** begin Provided entries **

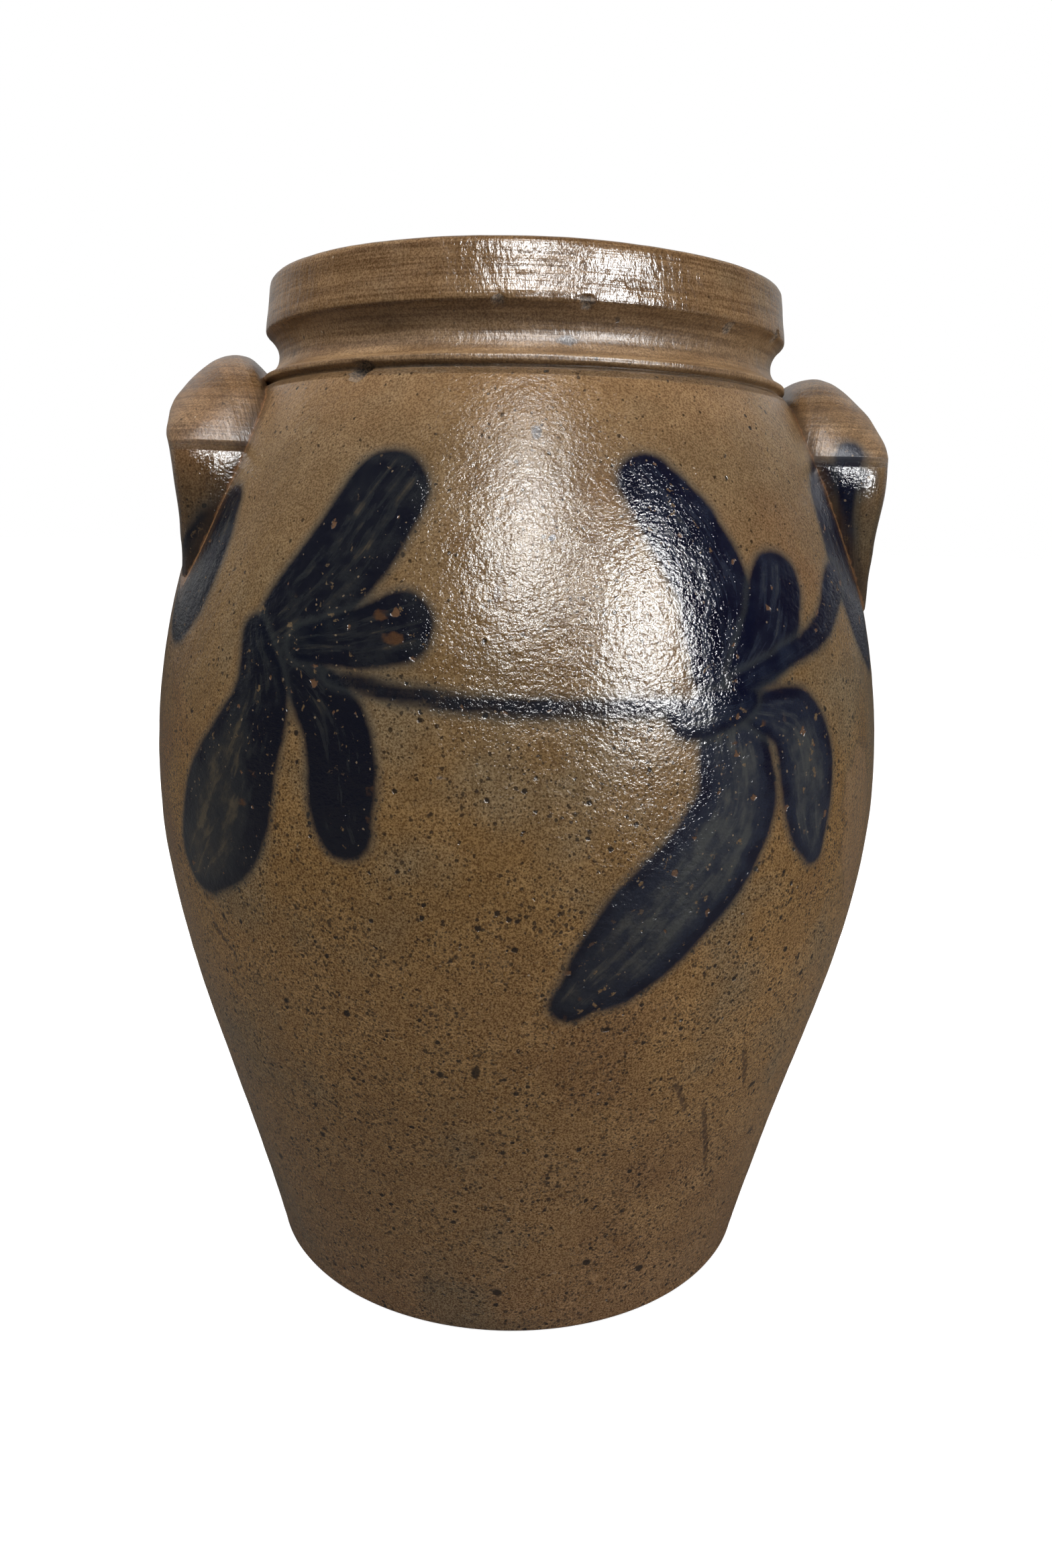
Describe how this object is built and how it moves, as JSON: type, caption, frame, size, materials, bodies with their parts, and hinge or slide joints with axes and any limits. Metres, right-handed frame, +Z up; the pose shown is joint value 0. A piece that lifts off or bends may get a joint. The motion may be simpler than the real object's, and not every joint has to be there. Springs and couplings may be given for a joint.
{
  "type": "ceramic fermenting crock",
  "caption": "Ovoid salt-glazed stoneware crock with a squared collar rim, lug handles on its shoulder, an inset lid with a knob, and half-moon weights resting on its floor.",
  "frame": {"origin": "centre of the foot, on the surface that the crock stands on", "axes": "+Z up along the axis that the crock was thrown on, +X towards the right handle, -Y towards the side that carries the brushwork"},
  "size_m": [0.2599, 0.26, 0.3508],
  "materials": {
    "salt_glaze_body": "orange-peel salt glaze over brown-grey stoneware, with cobalt slip brushwork",
    "salt_glaze_handle": "glossier, browner salt glaze",
    "lid_glaze": "orange-peel salt glaze",
    "bare_stoneware": "matt unglazed stoneware"
  },
  "bodies": {
    "crock": {"crock_body": "salt_glaze_body", "handle_left": "salt_glaze_handle", "handle_right": "salt_glaze_handle"},
    "lid": {"lid_disc": "lid_glaze", "lid_knob": "lid_glaze"},
    "left_weight": {"weight_left": "bare_stoneware"},
    "right_weight": {"weight_right": "bare_stoneware"}
  },
  "joints": [
    {"name": "lid_lift", "type": "slide", "parent": "crock", "child": "lid", "axis": [0, 0, 1], "range_m": [0, 0.12]},
    {"name": "left_weight_lift", "type": "slide", "parent": "crock", "child": "left_weight", "axis": [0, 0, 1], "range_m": [0, 0.26]},
    {"name": "right_weight_lift", "type": "slide", "parent": "crock", "child": "right_weight", "axis": [0, 0, 1], "range_m": [0, 0.26]}
  ]
}
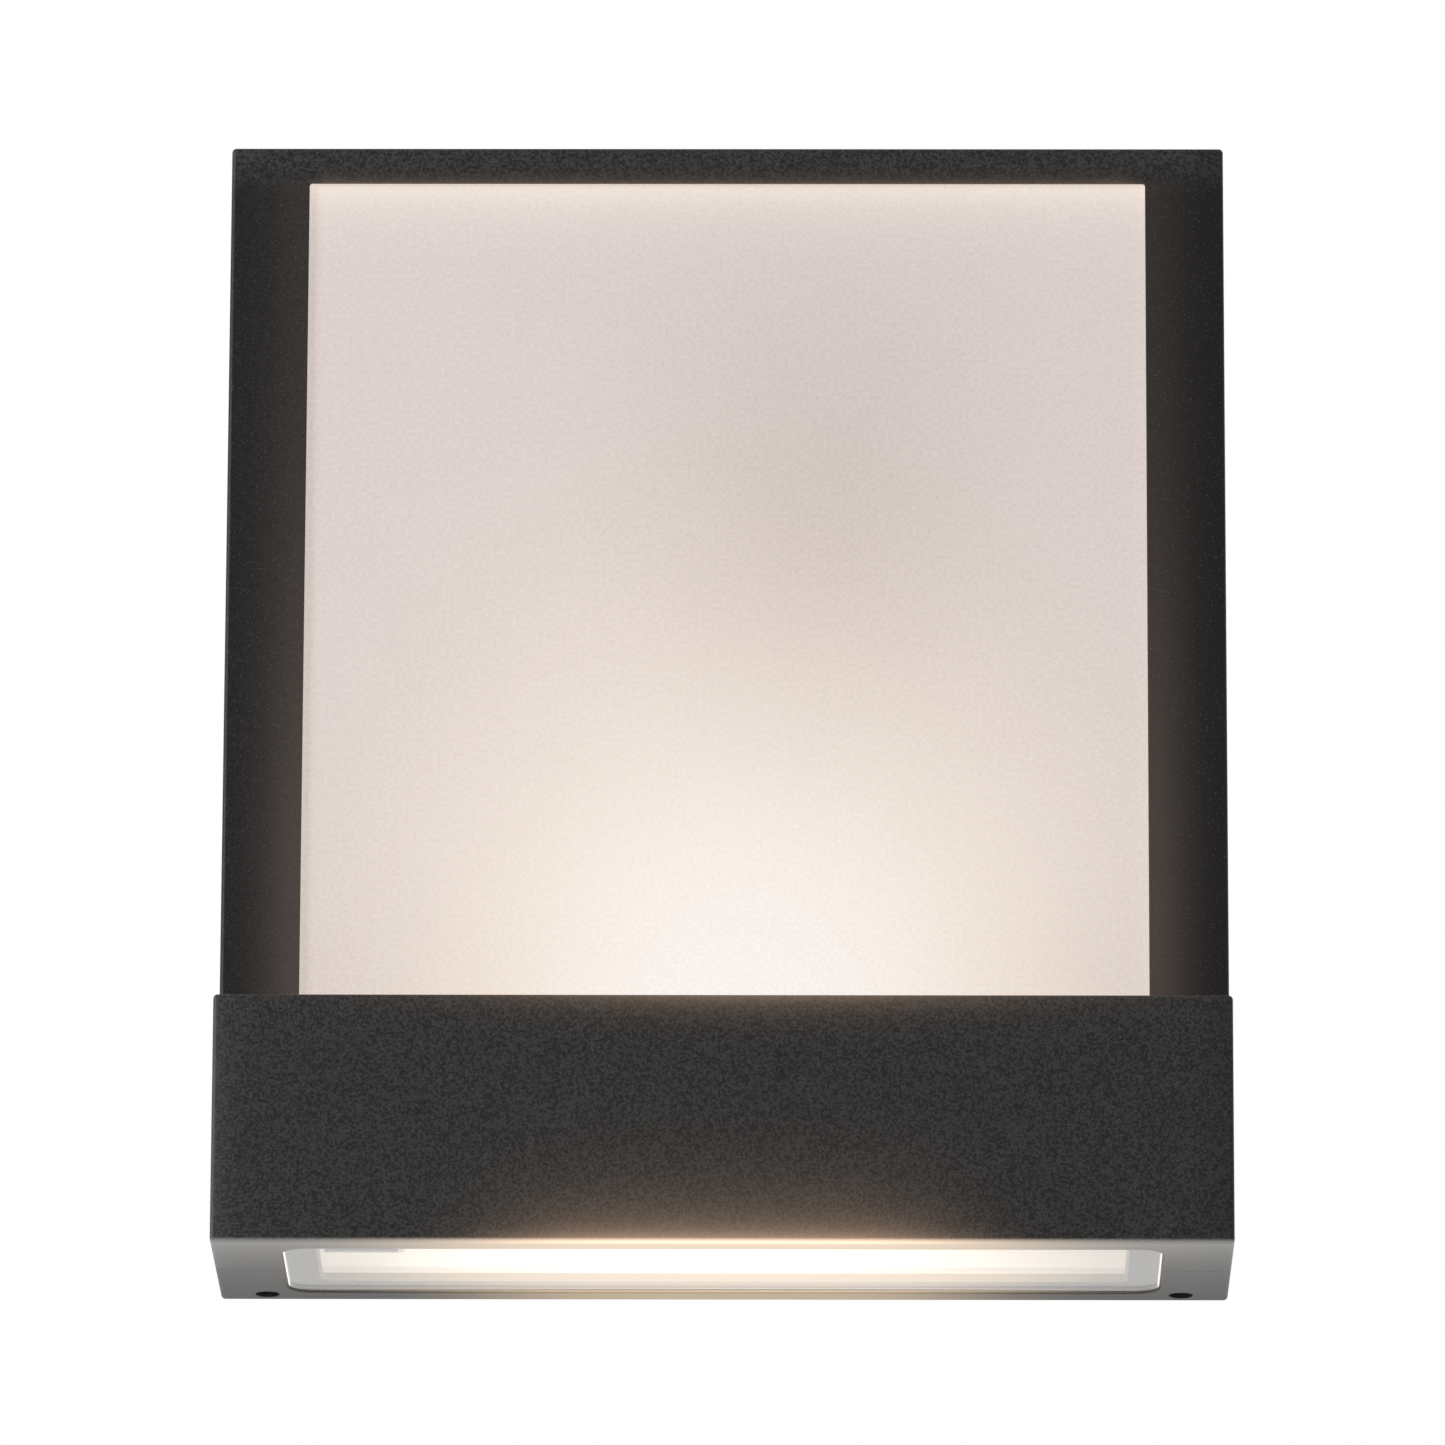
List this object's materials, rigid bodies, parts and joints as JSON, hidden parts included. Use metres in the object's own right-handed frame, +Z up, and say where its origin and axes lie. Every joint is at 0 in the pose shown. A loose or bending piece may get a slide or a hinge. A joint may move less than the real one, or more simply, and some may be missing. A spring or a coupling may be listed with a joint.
{
  "type": "outdoor wall lantern",
  "caption": "Flat rectangular outdoor wall light with an opal front panel above a deeper lamp band, and a clear window in its underside.",
  "frame": {"origin": "centre of the rear face of the wall gasket, which lies on the wall", "axes": "+X to the right of someone facing the lantern, +Y out of the back into the wall, +Z up along the long side"},
  "size_m": [0.232, 0.0593, 0.27],
  "materials": {
    "black_plastic": "black insulating glass",
    "black_rubber": "moulded black rubber",
    "black_steel": "blackened steel",
    "blue_sleeve": "blue wire sleeve",
    "brass": "bright brass",
    "brown_sleeve": "brown wire sleeve",
    "charcoal_coat": "fine-textured matt charcoal powder coat on cast aluminium",
    "clear_glass": "clear toughened glass with polished edges",
    "green_sleeve": "green and yellow wire sleeve",
    "grey_foam": "closed-cell grey sponge rubber",
    "ivory_plastic": "ivory moulded nylon",
    "nickel": "nickel-plated",
    "opal_globe": "opal white lamp glass",
    "opal_panel": "opal acrylic sheet with a fine matt face, lit from behind and below",
    "white_ceramic": "white glazed ceramic",
    "white_coat": "satin white powder coat on sheet aluminium",
    "zinc_steel": "zinc-plated steel"
  },
  "bodies": {
    "wall_unit": {"bracket_screw_1": "zinc_steel", "bracket_screw_2": "zinc_steel", "cable_grommet": "black_rubber", "earth_screw": "brass", "earth_tag": "brass", "lampholder_body": "white_ceramic", "lampholder_bracket": "zinc_steel", "lampholder_contact": "nickel", "lampholder_screw_1": "zinc_steel", "lampholder_screw_2": "zinc_steel", "lampholder_shell": "brass", "terminal_block": "ivory_plastic", "terminal_fixing_screw": "zinc_steel", "terminal_screw_1": "nickel", "terminal_screw_2": "nickel", "terminal_screw_3": "nickel", "terminal_screw_4": "nickel", "terminal_screw_5": "nickel", "terminal_screw_6": "nickel", "wall_gasket": "grey_foam", "wall_plate": "white_coat", "wire_earth": "green_sleeve", "wire_live": "brown_sleeve", "wire_neutral": "blue_sleeve", "wire_saddle_1": "ivory_plastic", "wire_saddle_2": "ivory_plastic"},
    "housing": {"clip_screw_1": "zinc_steel", "clip_screw_2": "zinc_steel", "clip_screw_3": "zinc_steel", "clip_screw_4": "zinc_steel", "diffuser_panel": "opal_panel", "front_housing": "charcoal_coat", "lower_glass": "clear_glass", "lower_glass_seal": "black_rubber", "panel_clip_1": "zinc_steel", "panel_clip_2": "zinc_steel", "panel_clip_3": "zinc_steel", "panel_clip_4": "zinc_steel", "panel_seal": "black_rubber"},
    "lamp": {"lamp_cap": "nickel", "lamp_contact": "nickel", "lamp_globe": "opal_globe", "lamp_insulator": "black_plastic", "lamp_neck": "white_ceramic"},
    "left_screw": {"retaining_screw_left": "black_steel"},
    "right_screw": {"retaining_screw_right": "black_steel"}
  },
  "joints": [
    {"name": "housing_removal", "type": "slide", "parent": "wall_unit", "child": "housing", "axis": [0, -1, 0], "range_m": [0, 0.09]},
    {"name": "lamp_unscrewing", "type": "slide", "parent": "wall_unit", "child": "lamp", "axis": [1, 0, 0], "range_m": [0, 0.03]},
    {"name": "left_screw_loosening", "type": "slide", "parent": "housing", "child": "left_screw", "axis": [0, 0, -1], "range_m": [0, 0.004]},
    {"name": "right_screw_loosening", "type": "slide", "parent": "housing", "child": "right_screw", "axis": [0, 0, -1], "range_m": [0, 0.004]}
  ]
}
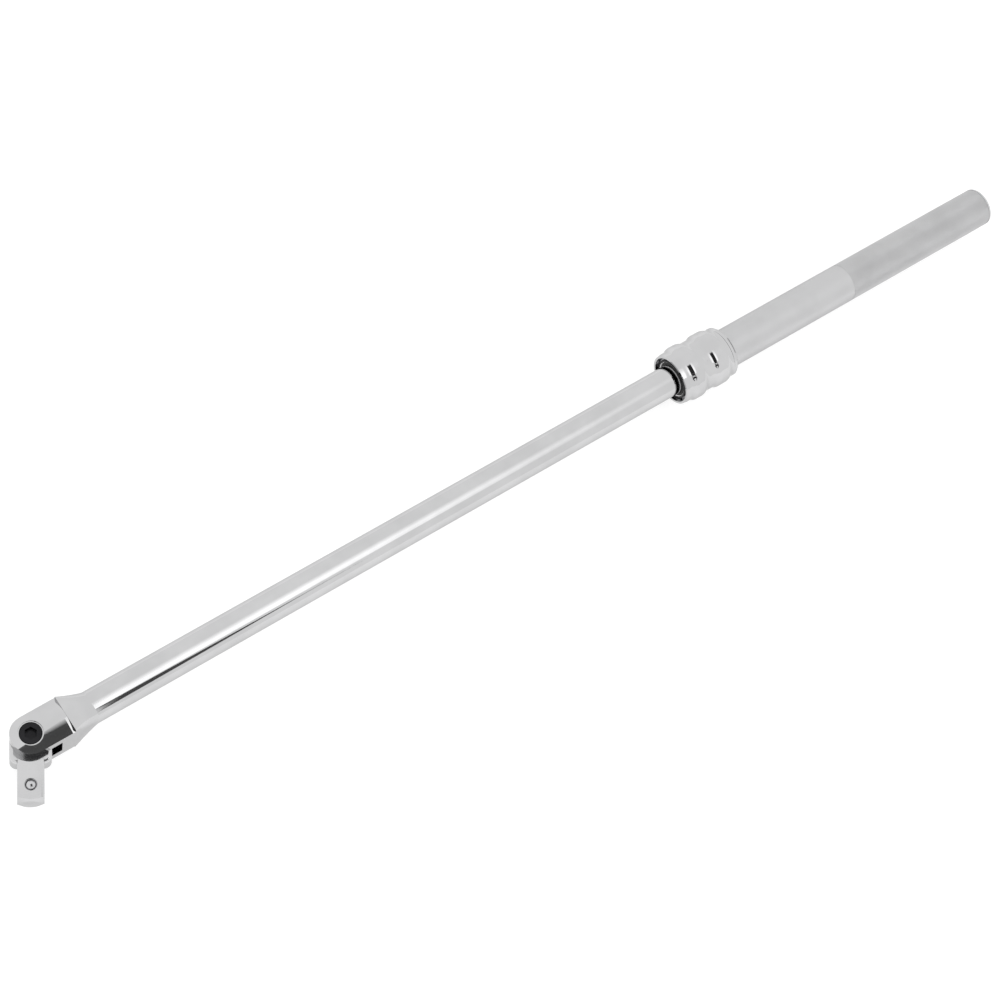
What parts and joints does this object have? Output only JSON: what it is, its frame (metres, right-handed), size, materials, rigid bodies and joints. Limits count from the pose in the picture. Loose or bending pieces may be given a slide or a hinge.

** end Provided entries **

» To be done: Every entry above needs to be retyped exactly; drop the pictures.

» Expected answer:
Describe how this object is built and how it moves, as JSON: type, caption, frame, size, materials, bodies with their parts, and hinge or slide joints with axes and any limits. Metres, right-handed frame, +Z up; the pose shown is joint value 0. A piece that lifts off or bends may get a joint. The motion may be simpler than the real object's, and not every joint has to be there. Springs and couplings may be given for a joint.
{
  "type": "ceramic fermenting crock",
  "caption": "Ovoid salt-glazed stoneware crock with a squared collar rim, lug handles on its shoulder, an inset lid with a knob, and half-moon weights resting on its floor.",
  "frame": {"origin": "centre of the foot, on the surface that the crock stands on", "axes": "+Z up along the axis that the crock was thrown on, +X towards the right handle, -Y towards the side that carries the brushwork"},
  "size_m": [0.2599, 0.26, 0.3508],
  "materials": {
    "salt_glaze_body": "orange-peel salt glaze over brown-grey stoneware, with cobalt slip brushwork",
    "salt_glaze_handle": "glossier, browner salt glaze",
    "lid_glaze": "orange-peel salt glaze",
    "bare_stoneware": "matt unglazed stoneware"
  },
  "bodies": {
    "crock": {"crock_body": "salt_glaze_body", "handle_left": "salt_glaze_handle", "handle_right": "salt_glaze_handle"},
    "lid": {"lid_disc": "lid_glaze", "lid_knob": "lid_glaze"},
    "left_weight": {"weight_left": "bare_stoneware"},
    "right_weight": {"weight_right": "bare_stoneware"}
  },
  "joints": [
    {"name": "lid_lift", "type": "slide", "parent": "crock", "child": "lid", "axis": [0, 0, 1], "range_m": [0, 0.12]},
    {"name": "left_weight_lift", "type": "slide", "parent": "crock", "child": "left_weight", "axis": [0, 0, 1], "range_m": [0, 0.26]},
    {"name": "right_weight_lift", "type": "slide", "parent": "crock", "child": "right_weight", "axis": [0, 0, 1], "range_m": [0, 0.26]}
  ]
}
List this object's materials, rigid bodies, parts and joints as JSON, hidden parts included. Use metres in the object's own right-handed frame, +Z up, and say where its origin and axes lie. Every joint is at 0 in the pose shown. A loose or bending piece may get a slide or a hinge. A joint may move less than the real one, or more simply, and some may be missing. A spring or a coupling may be listed with a joint.
{
  "type": "outdoor wall lantern",
  "caption": "Flat rectangular outdoor wall light with an opal front panel above a deeper lamp band, and a clear window in its underside.",
  "frame": {"origin": "centre of the rear face of the wall gasket, which lies on the wall", "axes": "+X to the right of someone facing the lantern, +Y out of the back into the wall, +Z up along the long side"},
  "size_m": [0.232, 0.0593, 0.27],
  "materials": {
    "black_plastic": "black insulating glass",
    "black_rubber": "moulded black rubber",
    "black_steel": "blackened steel",
    "blue_sleeve": "blue wire sleeve",
    "brass": "bright brass",
    "brown_sleeve": "brown wire sleeve",
    "charcoal_coat": "fine-textured matt charcoal powder coat on cast aluminium",
    "clear_glass": "clear toughened glass with polished edges",
    "green_sleeve": "green and yellow wire sleeve",
    "grey_foam": "closed-cell grey sponge rubber",
    "ivory_plastic": "ivory moulded nylon",
    "nickel": "nickel-plated",
    "opal_globe": "opal white lamp glass",
    "opal_panel": "opal acrylic sheet with a fine matt face, lit from behind and below",
    "white_ceramic": "white glazed ceramic",
    "white_coat": "satin white powder coat on sheet aluminium",
    "zinc_steel": "zinc-plated steel"
  },
  "bodies": {
    "wall_unit": {"bracket_screw_1": "zinc_steel", "bracket_screw_2": "zinc_steel", "cable_grommet": "black_rubber", "earth_screw": "brass", "earth_tag": "brass", "lampholder_body": "white_ceramic", "lampholder_bracket": "zinc_steel", "lampholder_contact": "nickel", "lampholder_screw_1": "zinc_steel", "lampholder_screw_2": "zinc_steel", "lampholder_shell": "brass", "terminal_block": "ivory_plastic", "terminal_fixing_screw": "zinc_steel", "terminal_screw_1": "nickel", "terminal_screw_2": "nickel", "terminal_screw_3": "nickel", "terminal_screw_4": "nickel", "terminal_screw_5": "nickel", "terminal_screw_6": "nickel", "wall_gasket": "grey_foam", "wall_plate": "white_coat", "wire_earth": "green_sleeve", "wire_live": "brown_sleeve", "wire_neutral": "blue_sleeve", "wire_saddle_1": "ivory_plastic", "wire_saddle_2": "ivory_plastic"},
    "housing": {"clip_screw_1": "zinc_steel", "clip_screw_2": "zinc_steel", "clip_screw_3": "zinc_steel", "clip_screw_4": "zinc_steel", "diffuser_panel": "opal_panel", "front_housing": "charcoal_coat", "lower_glass": "clear_glass", "lower_glass_seal": "black_rubber", "panel_clip_1": "zinc_steel", "panel_clip_2": "zinc_steel", "panel_clip_3": "zinc_steel", "panel_clip_4": "zinc_steel", "panel_seal": "black_rubber"},
    "lamp": {"lamp_cap": "nickel", "lamp_contact": "nickel", "lamp_globe": "opal_globe", "lamp_insulator": "black_plastic", "lamp_neck": "white_ceramic"},
    "left_screw": {"retaining_screw_left": "black_steel"},
    "right_screw": {"retaining_screw_right": "black_steel"}
  },
  "joints": [
    {"name": "housing_removal", "type": "slide", "parent": "wall_unit", "child": "housing", "axis": [0, -1, 0], "range_m": [0, 0.09]},
    {"name": "lamp_unscrewing", "type": "slide", "parent": "wall_unit", "child": "lamp", "axis": [1, 0, 0], "range_m": [0, 0.03]},
    {"name": "left_screw_loosening", "type": "slide", "parent": "housing", "child": "left_screw", "axis": [0, 0, -1], "range_m": [0, 0.004]},
    {"name": "right_screw_loosening", "type": "slide", "parent": "housing", "child": "right_screw", "axis": [0, 0, -1], "range_m": [0, 0.004]}
  ]
}
What parts and joints does this object have? Output only JSON: what it is, its frame (metres, right-handed), size, materials, rigid bodies and joints. Limits count from the pose in the picture. Loose or bending pieces may be given a slide or a hinge.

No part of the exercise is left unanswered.